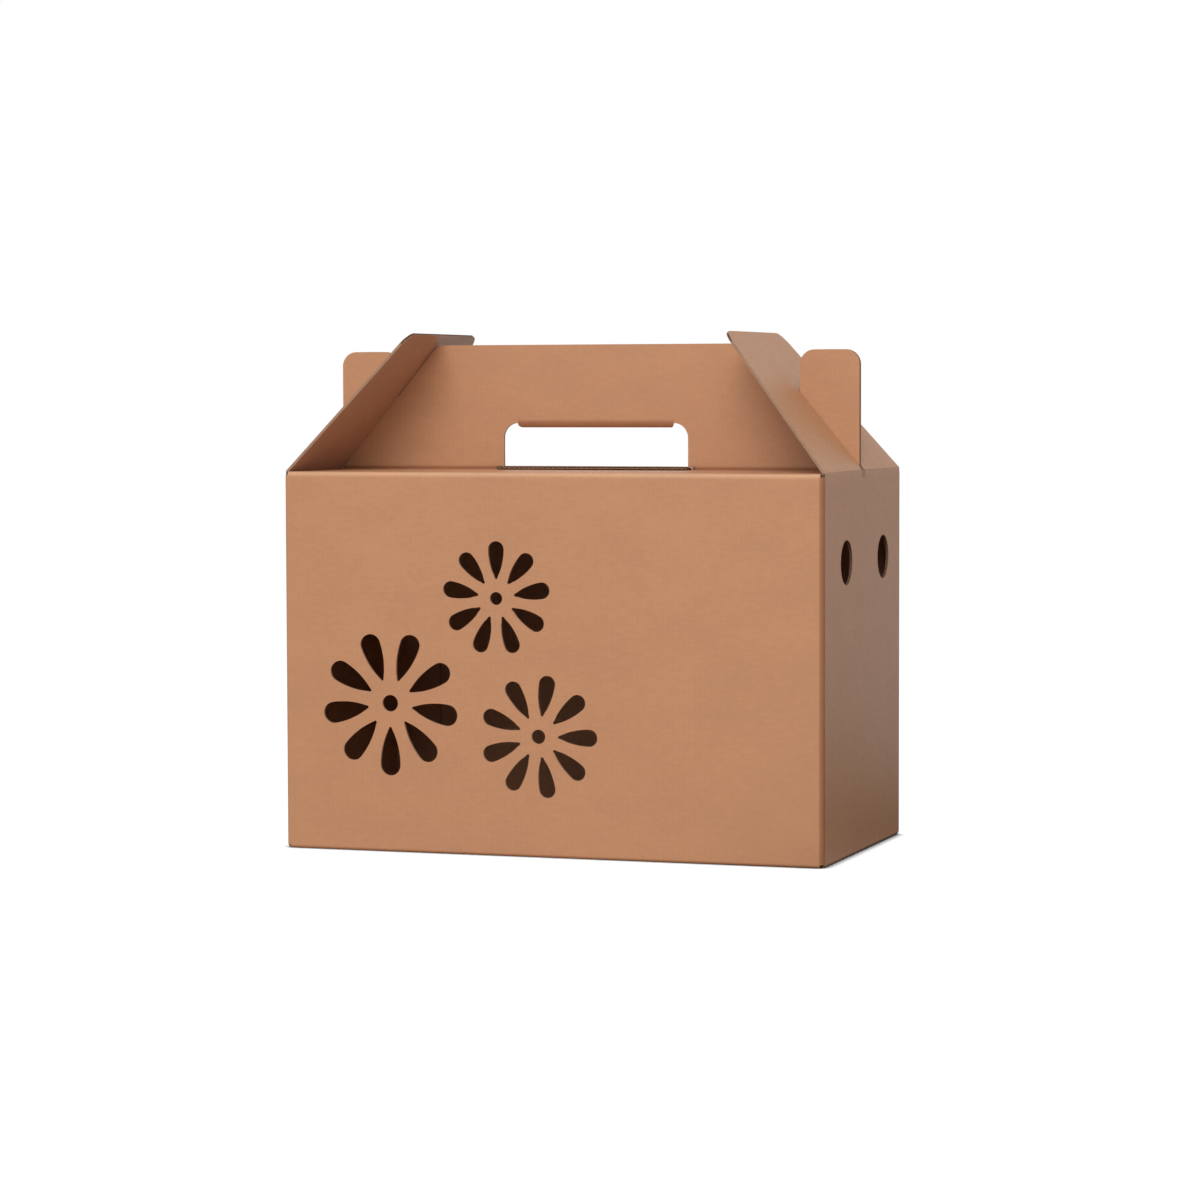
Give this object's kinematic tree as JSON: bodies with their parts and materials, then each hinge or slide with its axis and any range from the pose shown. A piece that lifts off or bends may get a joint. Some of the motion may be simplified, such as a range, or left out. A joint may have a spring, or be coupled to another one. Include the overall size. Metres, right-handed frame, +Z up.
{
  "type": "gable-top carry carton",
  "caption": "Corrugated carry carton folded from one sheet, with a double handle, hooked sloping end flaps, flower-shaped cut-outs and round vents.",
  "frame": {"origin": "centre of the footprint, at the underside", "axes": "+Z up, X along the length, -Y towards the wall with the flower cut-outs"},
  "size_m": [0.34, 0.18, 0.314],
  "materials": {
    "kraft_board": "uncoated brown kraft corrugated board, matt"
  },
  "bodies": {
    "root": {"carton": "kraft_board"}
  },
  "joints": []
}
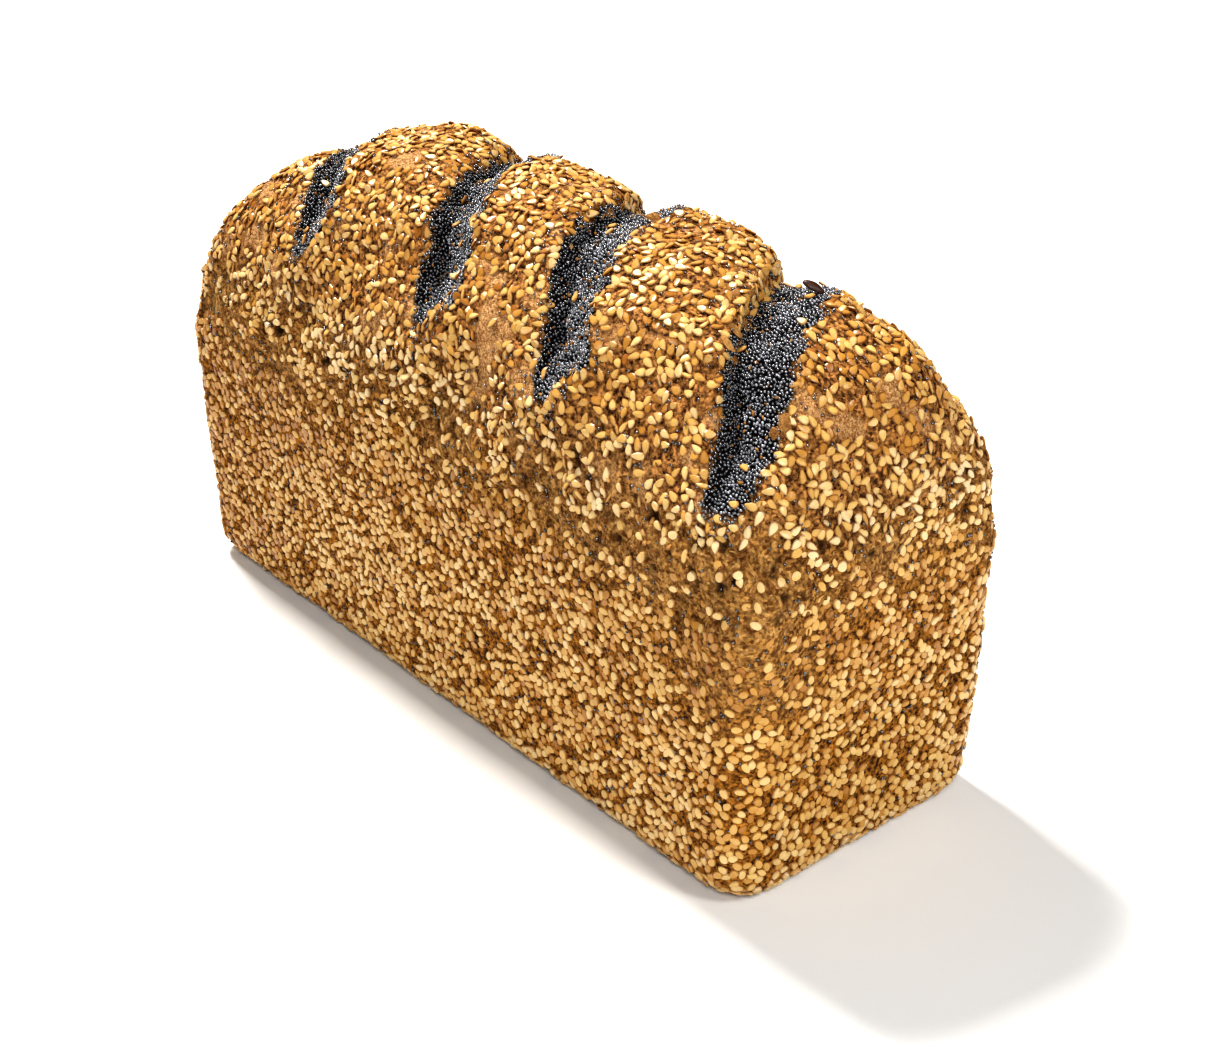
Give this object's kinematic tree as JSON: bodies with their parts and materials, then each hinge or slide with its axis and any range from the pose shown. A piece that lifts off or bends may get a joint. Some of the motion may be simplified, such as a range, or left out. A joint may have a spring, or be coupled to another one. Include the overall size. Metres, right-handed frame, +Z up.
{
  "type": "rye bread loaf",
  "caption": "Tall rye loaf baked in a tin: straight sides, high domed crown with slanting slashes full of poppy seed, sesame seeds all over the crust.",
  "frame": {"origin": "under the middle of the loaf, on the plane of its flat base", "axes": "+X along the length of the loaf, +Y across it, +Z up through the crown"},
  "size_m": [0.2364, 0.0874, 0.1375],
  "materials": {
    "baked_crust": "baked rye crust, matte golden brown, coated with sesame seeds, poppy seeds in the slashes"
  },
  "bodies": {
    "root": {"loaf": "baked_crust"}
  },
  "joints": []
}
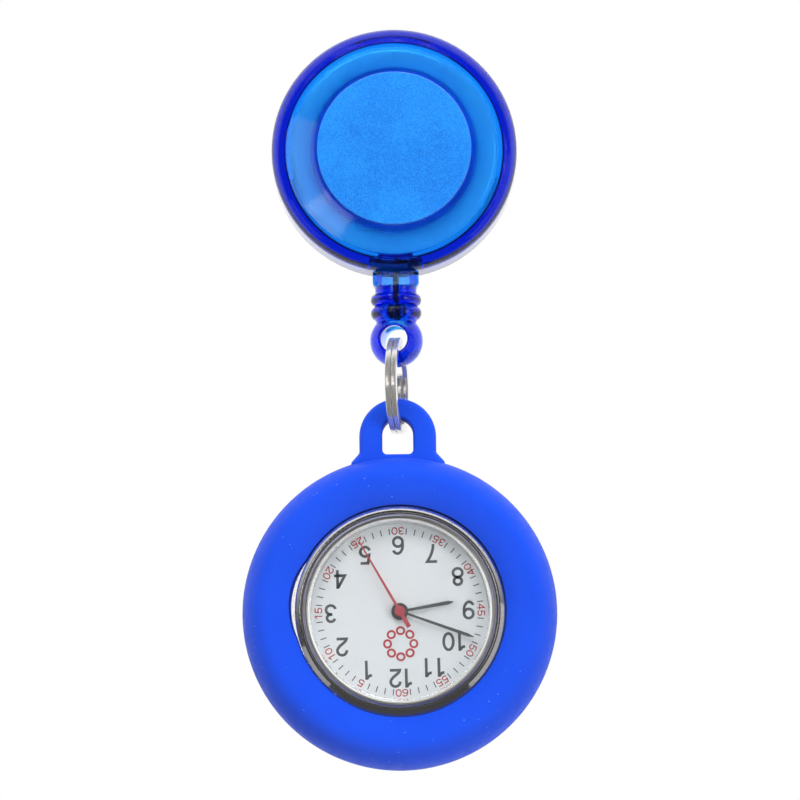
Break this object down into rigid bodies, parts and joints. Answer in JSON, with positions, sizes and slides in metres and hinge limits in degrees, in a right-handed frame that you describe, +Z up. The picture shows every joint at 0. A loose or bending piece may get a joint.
________________________________________
■ TASK PROMPT ■
Write out every entry again exactly, please, with nothing missing.

■ SOLUTION TO THE PROBLEM ■
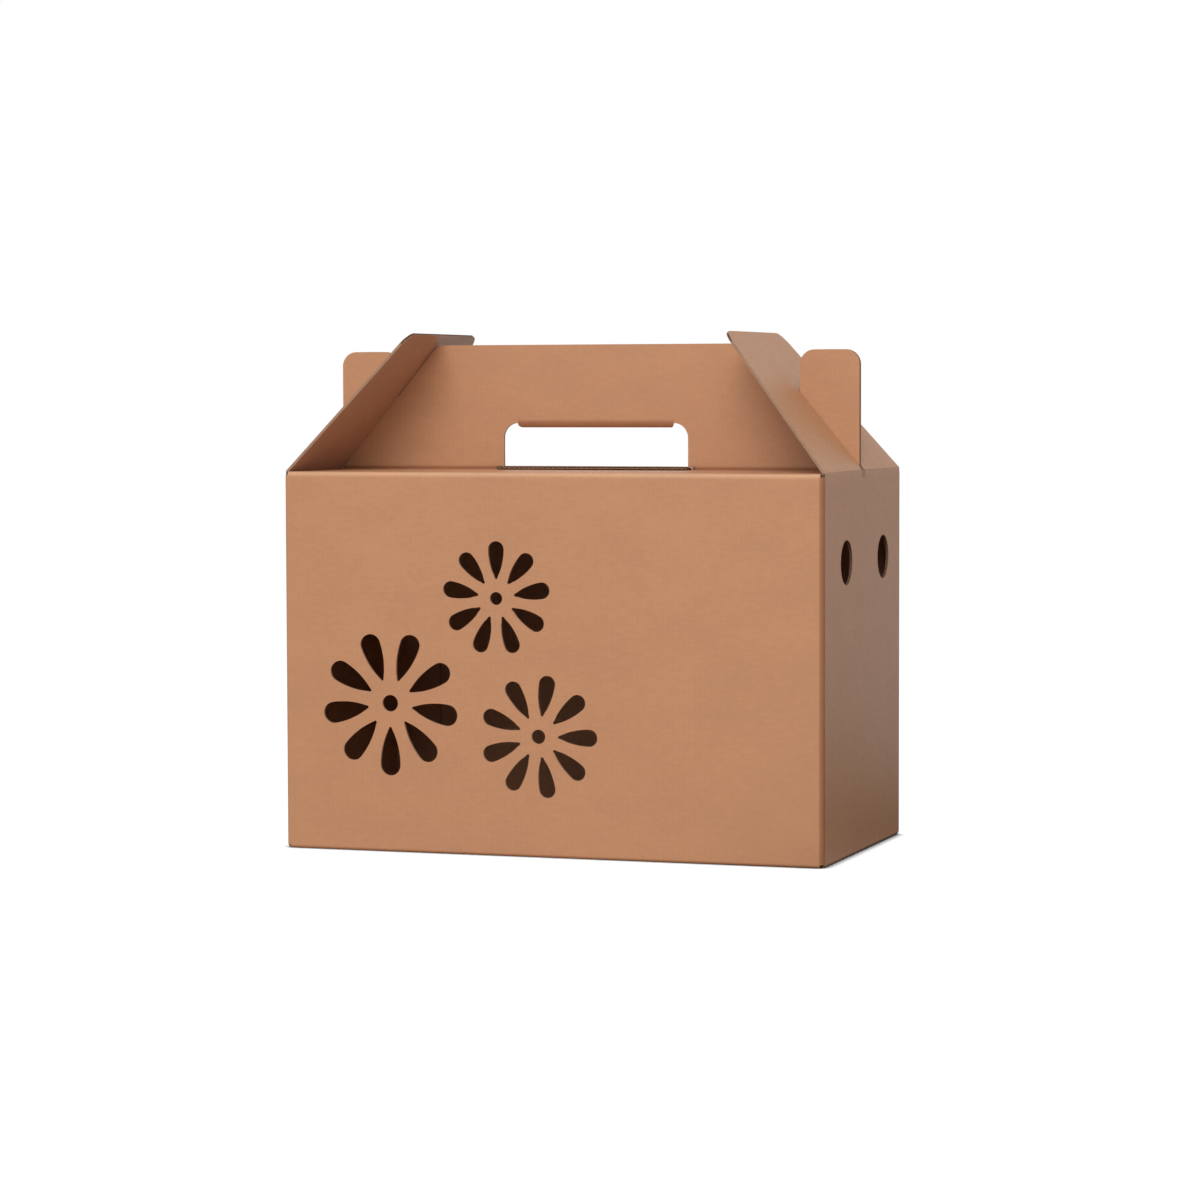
Give this object's kinematic tree as JSON: bodies with their parts and materials, then each hinge or slide with its axis and any range from the pose shown. A piece that lifts off or bends may get a joint. Some of the motion may be simplified, such as a range, or left out. A joint may have a spring, or be coupled to another one. Include the overall size. Metres, right-handed frame, +Z up.
{
  "type": "gable-top carry carton",
  "caption": "Corrugated carry carton folded from one sheet, with a double handle, hooked sloping end flaps, flower-shaped cut-outs and round vents.",
  "frame": {"origin": "centre of the footprint, at the underside", "axes": "+Z up, X along the length, -Y towards the wall with the flower cut-outs"},
  "size_m": [0.34, 0.18, 0.314],
  "materials": {
    "kraft_board": "uncoated brown kraft corrugated board, matt"
  },
  "bodies": {
    "root": {"carton": "kraft_board"}
  },
  "joints": []
}
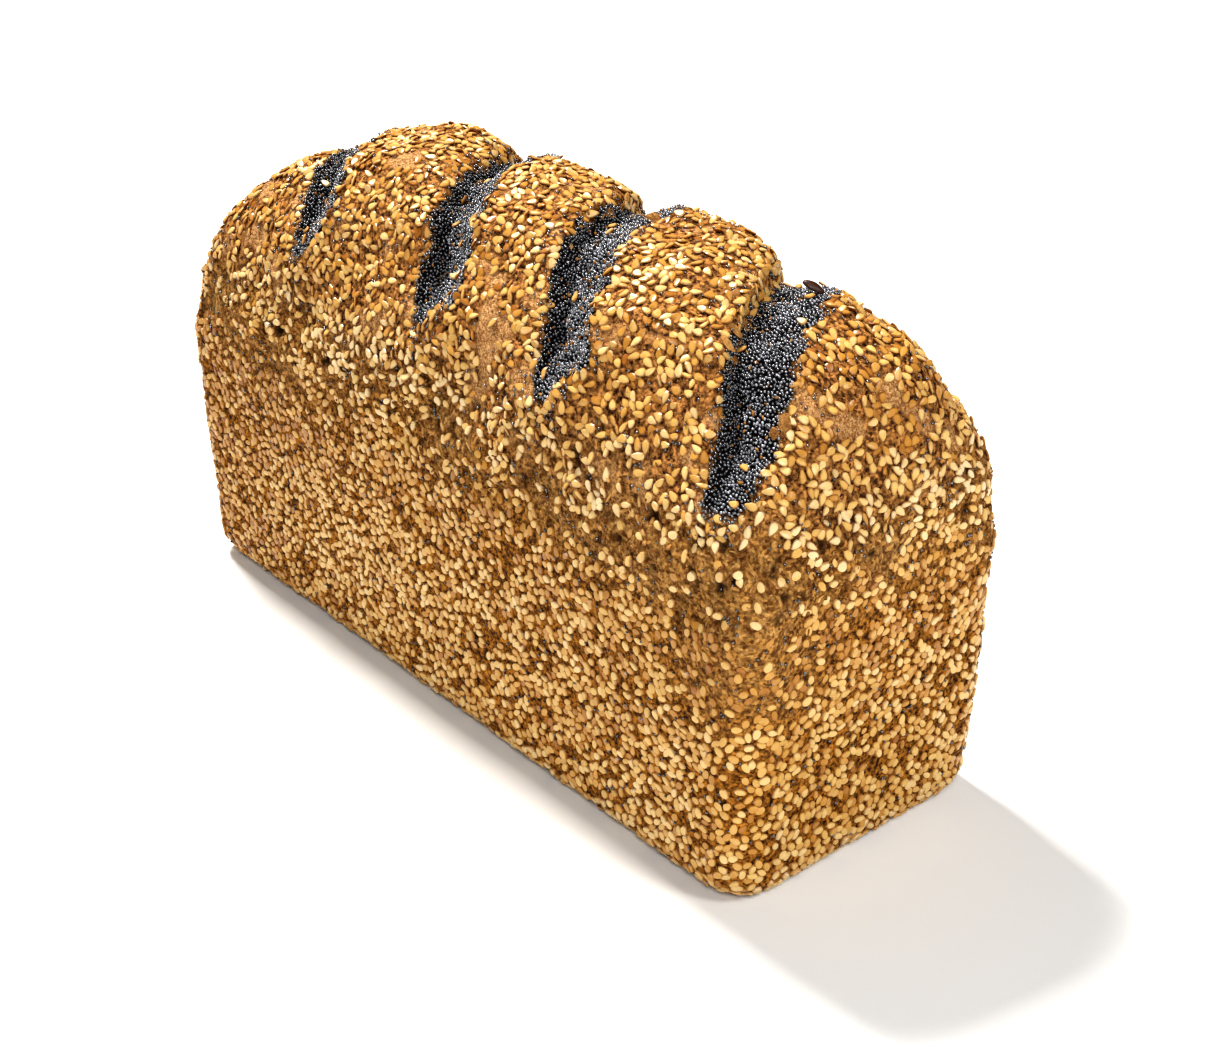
Give this object's kinematic tree as JSON: bodies with their parts and materials, then each hinge or slide with its axis and any range from the pose shown. A piece that lifts off or bends may get a joint. Some of the motion may be simplified, such as a range, or left out. A joint may have a spring, or be coupled to another one. Include the overall size. Metres, right-handed frame, +Z up.
{
  "type": "rye bread loaf",
  "caption": "Tall rye loaf baked in a tin: straight sides, high domed crown with slanting slashes full of poppy seed, sesame seeds all over the crust.",
  "frame": {"origin": "under the middle of the loaf, on the plane of its flat base", "axes": "+X along the length of the loaf, +Y across it, +Z up through the crown"},
  "size_m": [0.2364, 0.0874, 0.1375],
  "materials": {
    "baked_crust": "baked rye crust, matte golden brown, coated with sesame seeds, poppy seeds in the slashes"
  },
  "bodies": {
    "root": {"loaf": "baked_crust"}
  },
  "joints": []
}
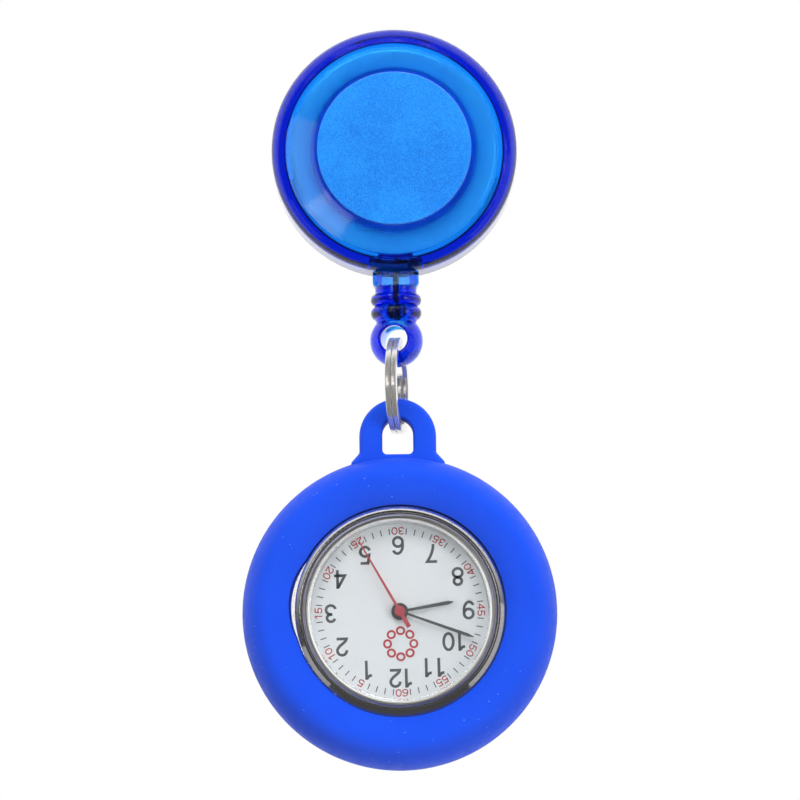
Break this object down into rigid bodies, parts and joints. Answer in JSON, with positions, sizes and slides in metres and hinge limits in degrees, in a right-handed frame that you describe, +Z up. The picture shows every joint at 0. A loose or bending piece may get a joint.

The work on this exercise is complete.